Carpe Bonum takes issue with the notion of Condi as the Republican candidate for 2008. He also references this longer anti-Condi article by Steven Warshawski in The American Thinker (anti-Condi as a candidate; everyone seems to love the job she's doing - at least on the right side of the aisle). My thoughts have been laid out in detail, but I want to deal briefly with a couple of the objections presented.
One objection to a Condi candidacy is that she has never run for elective office before, and you just don't start at the top (Craig at Carpe Bonum points out the exceptions that prove the rule). I don't find this argument very persuasive - certainly Condi has held major executive-level positions, despite Warshawski's dismissal of her credentials as unpresidential. I will grant the dissenters, though, that it's hard to gauge how well an untested candidate would handle the grueling primary and campaign seasons.

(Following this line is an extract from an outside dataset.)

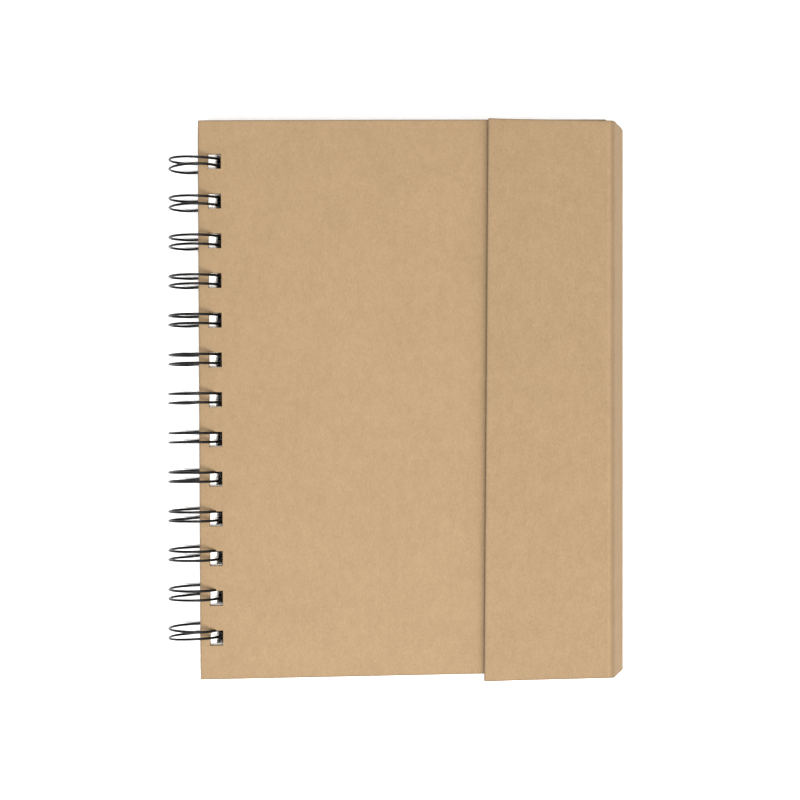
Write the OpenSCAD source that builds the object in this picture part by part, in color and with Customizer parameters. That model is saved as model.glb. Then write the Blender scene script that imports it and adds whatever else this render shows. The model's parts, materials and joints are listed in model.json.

Warshawski also presents a demographic argument - she's black, and a woman, with no obvious constituency. I suppose that perhaps I am guilty of too-hopeful expectations in assuming that these matters would not be crippling. Certainly, they shouldn't be - but we live in the world that is, not the world that should be.
Here's the bigger issue that troubles me, though. All of the obvious candidates with national recognition at this time (granting that the ground will shift in the next three years) are going to have problems if we as Republicans don't live up to our big tent rhetoric. Giuliani and McCain are going to face opposition on social issues; Condi has the aforementioned problems; Jeb is going to face opposition on the sheer fact that he's another Bush. At this point, one is tempted to root for one of the more acceptable dark horses like Mark Sanford just to avoid what looks to be a brutal primary season.
We'll have much more on these issues in the months ahead.